Most of the newly arrived children are extremely quiet and do not talk or smile. Even though some have obvious injuries or are without coats and shoes in the cold weather they do not cry.
Foreign women and children began arriving in the camps 18 months ago, but figures have risen sharply in recent weeks as Kurdish forces have launched attacks on the final Isis enclave. According to one source, authorities decided to segregate the foreign nationals from the others for “various reasons”, the most significant being their “perceived identification with Isis”.
“Isis is perhaps why the Syrians left, or the reason why they resented living under Isis control, so the decision was made to separate them. Tensions do break out between the groups, but that’s normal in any camp,” the source added.
The foreign women have given various reasons for how they ended up in Syria, said Khush. “A lot of women say they didn’t know where their husbands were taking them. They thought they were going to Turkey but ended up in Raqqa. Another story is that the women were recruited online on Facebook or other social media sites, where they were given a very rosy picture of life in the Islamic caliphate.
“Some women just picked up and moved on their own, knowing exactly what they were doing, heading to Raqqa with their children but not their husbands … Then you get the teenage girls brought over by their parents who ended up getting married [in Isis territory] as teens, and now they have their own children.”
Whatever the reason for their being in the camps now, they all deserved adequate shelter, food and water, and healthcare, she said.
Both Khush and Mediah stated that housing was of primary concern in the camps. The population in al-Hawl in December was just 9,500; today it is 68,000. “We are expecting to have as many as 75,000 people here, but the maximum capacity is 55,000, so we definitely have a problem with shelter,” said Mediah.
“Any tent that’s available, no matter what it was for originally, is now sheltering the new arrivals,” said Khush.
At al-Hawl, the arrivals and screening area is so overwhelmed that hundreds of families have been forced to sleep outside in the mud and rain for several nights before tents are found.
Schooling is also an issue. Last year, Unicef prepared for 4,000 school-age children in al-Hawl camp; after the recent population influxes, however, that number has jumped fivefold to 22,000.

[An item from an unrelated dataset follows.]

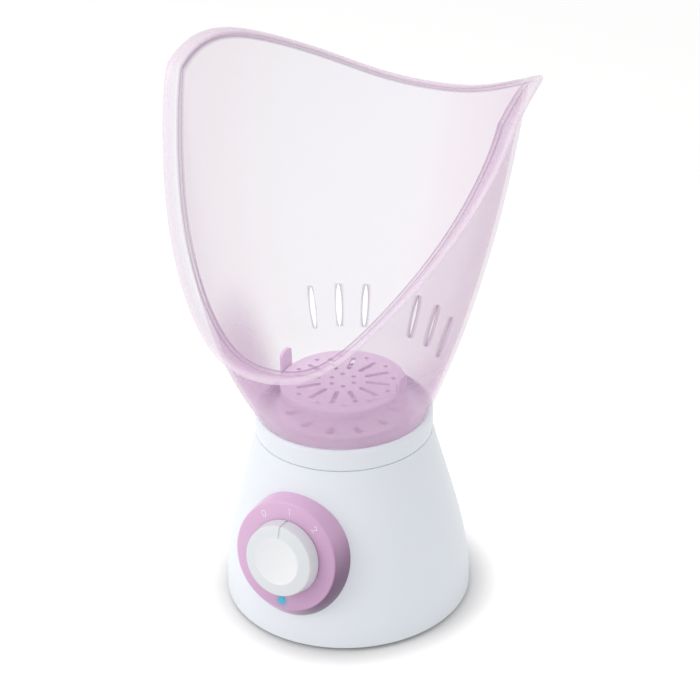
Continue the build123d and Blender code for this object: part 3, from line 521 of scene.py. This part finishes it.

“Every single child I’ve spoken to, whether six or 14, has never been to school because they’ve been in conflict their whole lives. Imagine a child who has never been to school – you have to start from scratch. How do you bring the kid back to play, provide hope, a different life from what they’ve seen so far?”
Save the Children has set up activities for children in all three camps and is aiming to do more to help the foreign women socialise. “So far their activities are limited to day-to-day things like cooking or getting oil to light the stoves,” said Khush. “It’s been a really cold and rainy winter, so there hasn’t been much for them to do.”
The largest issue facing authorities was the poor mental health of the new arrivals, specifically the children.
“A lot of them do have behavioural issues, showing either as aggression or withdrawal or fear when they see an aeroplane, for example,” said Khush. “A lot of the children talk about having witnessed beheadings or being exposed to significant violence, and one of the best ways to counter that is to get them into school and give them routines and normality.”